Casa Firjan abre as portas ao público como um centro de inovação
Dividido entre o palacete histórico e o prédio recém-construído, espaço será inaugurado no início de agosto
Criado por Aloisio Magalhães (1927-1982), um dos maiores designers brasileiros, o conceito do estilingue é bem objetivo. Em resumo, estabelece que, quanto mais se afasta um objeto da forquilha, aproximando-o do passado, maior será o impulso em direção ao futuro. A imagem também se aplica na descrição da Casa Firjan, em Botafogo, que abre as portas ao público em 3 de agosto. Instalado no centenário Palacete Guinle-Linneo de Paula Machado, símbolo da união de duas famílias que marcaram a história do empresariado brasileiro, o espaço se volta para o amanhã, como um centro de inovação. Em uma experiência pioneira no país, o modelo busca atrair não só empresários, empreendedores e inovadores, mas o público em geral. Com um investimento de 119 milhões de reais, o novo endereço à disposição dos cariocas tem como foco os desafios da nova economia e do mercado de trabalho, da teoria à prática. Ou seja: soluções serão propostas, pensadas, debatidas e testadas, tudo no mesmo lugar. Reunindo um casarão histórico, um prédio novo de quatro andares, duas casas geminadas e um jardim — são 10 000 metros quadrados de terreno e 7 500 de área construída —, o complexo abrigará palestras, workshops, cursos, aulas imersivas e laboratórios, além de atividades culturais, como exposições, apresentações musicais, sessões de cinema ao ar livre e um restaurante aos cuidados da chef Flávia Quaresma. “A multiplicidade é uma das marcas da inovação. Por isso, seremos um local conectado com outras referências dessa área. Aqui a divergência ideológica e o conflito de gerações serão bem-vindos”, diz o presidente da Federação das Indústrias do Rio de Janeiro (Firjan), Eduardo Eugenio Gouvêa Vieira.

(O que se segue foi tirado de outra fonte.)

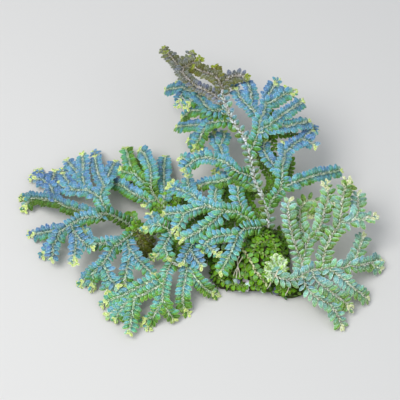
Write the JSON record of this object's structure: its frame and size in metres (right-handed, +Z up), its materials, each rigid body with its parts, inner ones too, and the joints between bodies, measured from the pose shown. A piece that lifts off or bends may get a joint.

Misto de polo de estudos, centro cultural e think tank (fábrica de ideias), a Casa Firjan começou a ser delineada em 2011, quando o lugar foi comprado. A proposta original era de um espaço voltado para a indústria criativa. Com os parâmetros do mercado em franca modificação e o futuro impondo adaptações, o projeto foi ampliado. “A criatividade está em tudo, mas fomos além. Queremos ter a função de um radar e antecipar as mudanças tecnológicas, comportamentais e dos modelos de negócio que impactam toda a população”, explica Cristiane Alves, gerente-geral de estratégia e desenvolvimento da Firjan. Não por acaso, transformação é o tema que norteia o primeiro ciclo de atividades da casa. A programação inicial inclui uma grande exposição que se espraiará pelas construções do terreno. Com fotos e objetos, a mostra aborda dos pioneiros da indústria no Rio às mudanças nas profissões verificadas nas últimas décadas. Haverá ainda uma coletiva de artistas plásticos como Raul Mourão, Túlio Pinto e Adriana Eu. Com proposta interativa, um túnel está sendo montado no jardim. Na instalação, o visitante terá a chance de fazer perguntas sobre o futuro a Iara, um sistema operacional como a popular Siri, do iPhone. O público poderá conhecer sozinho o lugar (10 reais a entrada inteira e 5 reais para idosos, estudantes e moradores de Botafogo) ou fazer um passeio guiado. Periodicamente, também serão exibidos filmes e documentários, projetados na fachada do prédio recém-construído. “Todas as atividades estão comprometidas com a geração de reflexão e a oferta de ferramentas para lidar com essa economia em transformação”, reforça Gabriel Pinto, gerente da Casa Firjan.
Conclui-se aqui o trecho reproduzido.